TERNYATA, Inilah Batas Waktu Maksimal Seorang Suami Meninggalkan Isrtrinya...
InfoNetizen - Dalam
Islam, pernikahan bukan hanya pengaturan soal keuangan dan fisik, tapi
lebih dari itu merupakan kontrak suci, anugerah dari Allah SWT, untuk
bisa hidup bahagia, hidup menyenangkan dan meneruskan garis keturunan.
Tujuan
utama dari pernikahan dalam Islam adalah realisasi dari ketenangan dan
rahmat antara pasangan. Untuk pencapaian tujuan tertinggi ini, Islam
mendefinisikan tugas dan hak untuk suami dan istri dengan kadar
tertentu.
Seorang
ulama Muslim terkemuka, Dr Su`aad Salih, profesor Fiqh di Universitas
Al-Azhar menyatakan, bahwa batas maksimum suami diperbolehkan untuk
berada jauh dari istrinya hanyalah empat bulan, atau enam bulan sesuai
dengan pandangan para ulama Hanbali. Ini adalah periode maksimum,
utamanya untuk para istri dapat bertahan ketika berpisah dari suaminya.
Pada
zaman khalifah Umar bin Khatthab Radhiyallaahu ‘Anhu pernah terjadi
kisah yang menggambarkan derita seorang istri yang merindukan sentuhan
suaminya, sementara suaminya sedang tidak berada di sisinya karena
tengah mengemban tugas berjihad di medan perang.
Diriwayatkan
suatu malam Khalifah Umar bin Khatthab Radhiyallaahu ‘Anhu tengah
melakukan perjalanan keliling Madinah yang mana hal demikian sering
dilakukannya semenjak ia menjabat khalifah.
Ketika
melintasi suatu rumah yang terkunci, sekonyong-konyong Umar bin
Khatthab Radhiyallaahu ‘Anhu mendengar seorang perempuan Arab berkata :
Malam kian larut berselimut gulita
Telah sekian lama kekasih tiada kucumbu
Demi Allah, sekiranya bukan karena mengingat-Mu
Niscaya ranjang ini berguncang keras
Namun, duhai Rabbi…
Rasa malu telah menghalangiku
Dan suamiku itu…
Terhormat lagi mulia
Pantang kendaraannya dijamah orang
Setelah itu perempuan itu menghela nafas dalam-dalam seraya berkata “Alangkah sepinya, betapa lama suamiku meninggalkan diriku…”

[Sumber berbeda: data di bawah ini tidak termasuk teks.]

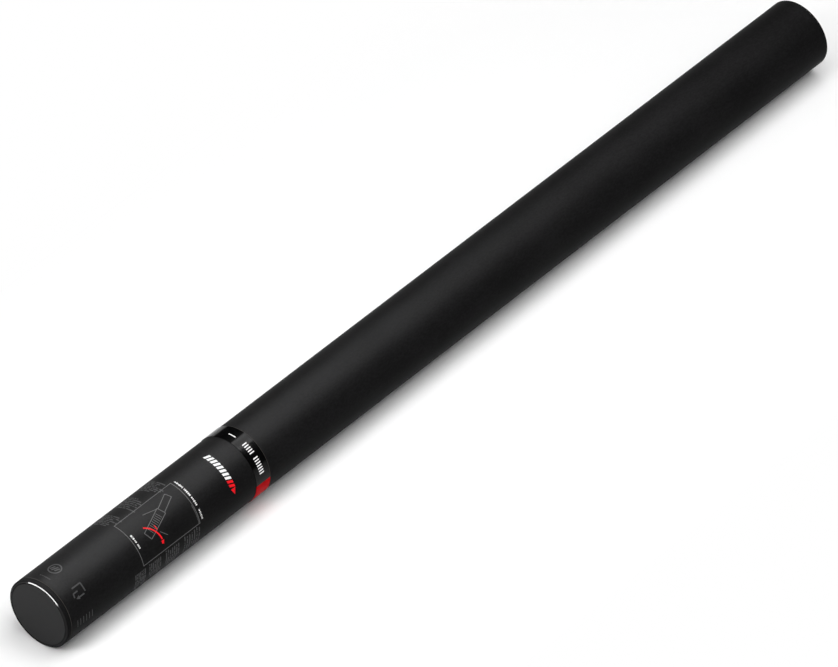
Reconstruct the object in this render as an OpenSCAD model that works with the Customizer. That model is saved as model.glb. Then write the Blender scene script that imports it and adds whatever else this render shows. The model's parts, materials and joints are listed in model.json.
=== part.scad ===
// Hand-held streamer cannon, fired by twisting its handle.
// The tube lies along +X on the floor, base cap at -X and muzzle at +X.
// Every module is drawn standing up, with z measured from the base face, and laid() lays it down.

/* [Tubes] */
// Length from the base face to the muzzle
overall_l = 800; // [720:5:1000]
// Outside diameter of the two card tubes
tube_od = 52; // [48:0.5:56]
// Wall of the two card tubes
tube_wall = 2; // [1.6:0.1:2.4]
// Length of the twist handle, from the base face to the joint
handle_l = 197.4; // [186:0.2:230]

/* [Base cap] */
// Thickness of the flange that closes the handle
cap_flange_t = 4; // [3.5:0.1:7]
// Rounding of the flange's rim
cap_rim_r = 1.2; // [0.3:0.1:2.4]
// Depth of the plug inside the handle
cap_plug_l = 20; // [12:0.5:22]
// Wall of the plug and its webs
cap_wall = 2.2; // [1.6:0.1:3]

/* [Safety band] */
// Width of the band along the tube
band_w = 14; // [12:0.5:20]
// Thickness of the band
band_t = 0.3; // [0.2:0.05:0.6]
// Sweep of the coloured pull tab round the tube, in degrees
tab_angle = 50; // [30:1:80]

/* [Twist mechanism] */
// Twist that fires the cannon, in degrees
twist_angle = 90; // [60:5:110]
// Travel of the cartridge over that twist
cam_rise = 8; // [6:0.5:10]
// Diameter of the cam pins
pin_d = 5; // [4:0.25:6]
// Wall of the keyed liner inside the handle
liner_wall = 3; // [2.6:0.1:3.4]
// Wall of the cam sleeve
sleeve_wall = 3; // [2.4:0.1:3.4]
// Length of the cam sleeve inside the barrel
socket_l = 26; // [20:1:40]
// Length of the carrier that holds the cartridge
carrier_l = 62; // [50:1:74]
// Wire of the hold-off spring
spring_wire_d = 1.8; // [1.2:0.1:2]

/* [Gas cartridge] */
// Diameter of the gas cartridge
cartridge_d = 25; // [22:0.5:27]
// Length of the gas cartridge with its neck
cartridge_l = 104; // [92:1:112]
// Diameter of the cartridge's neck
neck_d = 9.5; // [8.5:0.1:12]
// Length of the cartridge's neck
neck_l = 9; // [6:0.5:14]

/* [Breech and needle] */
// Length of the breech block inside the cam sleeve
breech_l = 52; // [44:1:60]
// Thickness of the breech block's flange
breech_flange_t = 4; // [3:0.5:8]
// Diameter of the hollow needle
needle_d = 3.2; // [2.4:0.1:3.8]
// Gap between the needle's tip and the cartridge at rest
needle_gap = 1.2; // [0.6:0.1:2]

/* [Load] */
// Width of one streamer roll
roll_w = 15; // [10:0.5:18]
// Layers of streamer rolls, one on top of the other
roll_layers = 8; // [2:1:12]
// Length of the pusher
pusher_l = 18; // [14:1:30]
// Thickness of the felt wad behind the rolls
felt_t = 6; // [3:0.5:12]
// Thickness of the paper wad in front of the rolls
front_wad_t = 3; // [1:0.5:6]
// Depth of the muzzle cap's skirt
muzzle_cap_l = 12; // [8:0.5:20]

/* [Hidden] */
$fn = 96;

// Streamer rolls stand side by side in layers
rolls_per_layer = 3;
roll_count = rolls_per_layer * roll_layers;

// Clearances
glue_gap = 0.1;
run_gap = 0.08;
slot_gap = 0.2;
press_gap = 0.02;
face_gap = 0.3;
joint_gap = 0.4;
wad_gap = 0.4;
base_gap = 1;
roll_gap = 0.2;
roll_bore_gap = 0.7;
layer_gap = 0.1;
overrun = 1;

// Small sizes of the card tubes and of the band's seat
tube_edge = 0.3;
collar_drop = 0.5;
lead_in = 0.8;

// Radii, from the outside in
tube_r = tube_od / 2;
bore_r = tube_r - tube_wall;
band_ri = tube_r + run_gap;
band_ro = band_ri + band_t;
liner_ro = bore_r - glue_gap;
liner_ri = liner_ro - liner_wall;
journal_r = liner_ri - run_gap;
sleeve_ri = journal_r - sleeve_wall;
collar_r = tube_r - collar_drop;
carrier_r = sleeve_ri - run_gap;
breech_r = sleeve_ri - glue_gap;
cartridge_r = cartridge_d / 2;
carrier_ri = cartridge_r + glue_gap;
pin_r = pin_d / 2;
axis_h = band_ro;

// Places along the tube, from the joint
band_z0 = handle_l + joint_gap / 2 - band_w / 2;
band_z1 = band_z0 + band_w;
collar_z0 = handle_l + joint_gap;
barrel_z0 = band_z1 + face_gap;

// Lengths of what stands between the base cap and the end of the socket. The socket is socket_l long,
// or longer where the cartridge and its carrier would otherwise reach the base cap.
nose_l = 6;
seal_proud = 1.2;
bumper_t = 3;
carrier_floor_t = 5;
carrier_land_l = 8;
mechanism_l = carrier_land_l + carrier_floor_t + bumper_t + cartridge_l + cam_rise + face_gap
    + seal_proud + nose_l + breech_l;
socket_z1 = max(barrel_z0 + socket_l, cap_flange_t + cap_plug_l + base_gap + mechanism_l);
breech_z0 = socket_z1 - breech_l;
breech_z1 = socket_z1 + breech_flange_t;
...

Umar pun terpaku mendengar tuturan perempuan itu lalu ia bergumam “Semoga Allah merahmatimu.”
Lalu
keesokan harinya Umar membawakan pakaian dan sejumlah uang untuk wanita
itu. Lalu ia mencari tahu perihal suami wanita itu. Menurut informasi
yang diterimanya, suami wanita itu sedang berjihad fi sabilillah di
medan perang, Umar pun menulis surat kepada suami wanita tersebut dan
menyuruhnya pulang.
Selanjutnya
Umar mendatangi putrinya Hafshah dan bertanya “Wahai putriku, berapa
lamakah seorang perempuan tahan berpisah dengan suaminya?”
“Subhaanallah ! Orang seperti engkau bertanya kepada anak sepertiku mengenai masalah seperti ini?” jawab Hafshah.
“Kalau bukan karena aku ingin mengatasi persoalan kaum muslimin aku tidak akan bertanya kepadamu,” kata Umar.
Lalu
Hafshah menjawab, “Bisa sebulan, dua bulan atau tiga bulan. Setelah
empat bulan ia tidak akan mampu lagi bersabar. Riwayat lain menyebutkan
“Lima bulan, enam bulan.”
Maka
sejak saat itu, khalifah Umar bin Khatthab Radhiyallaahu ‘Anhu
menetapkan jangka waktu itu sebagai ukuran lamanya pengiriman pasukan ke
medan perang. (Manaqib Umar Bin Khatthab karya Ibnul Jauzi).
Namun
perlu dicatat, jika seorang istri setuju untuk memberikan hak ini lebih
dari periode tersebut, maka itu adalah sah dan tidak ada yang salah
dalam hal ini.
Selain
itu, Mufti Ibrahim Desai menambahkan, “Seseorang yang sudah menikah dan
tinggal jauh dari istrinya untuk periode apapun yang disepakati
bersama. Namun, jika istri tidak senang suaminya tersebut tinggal jauh,
maka suami harus bertemu istrinya setidaknya sekali setiap empat bulan.”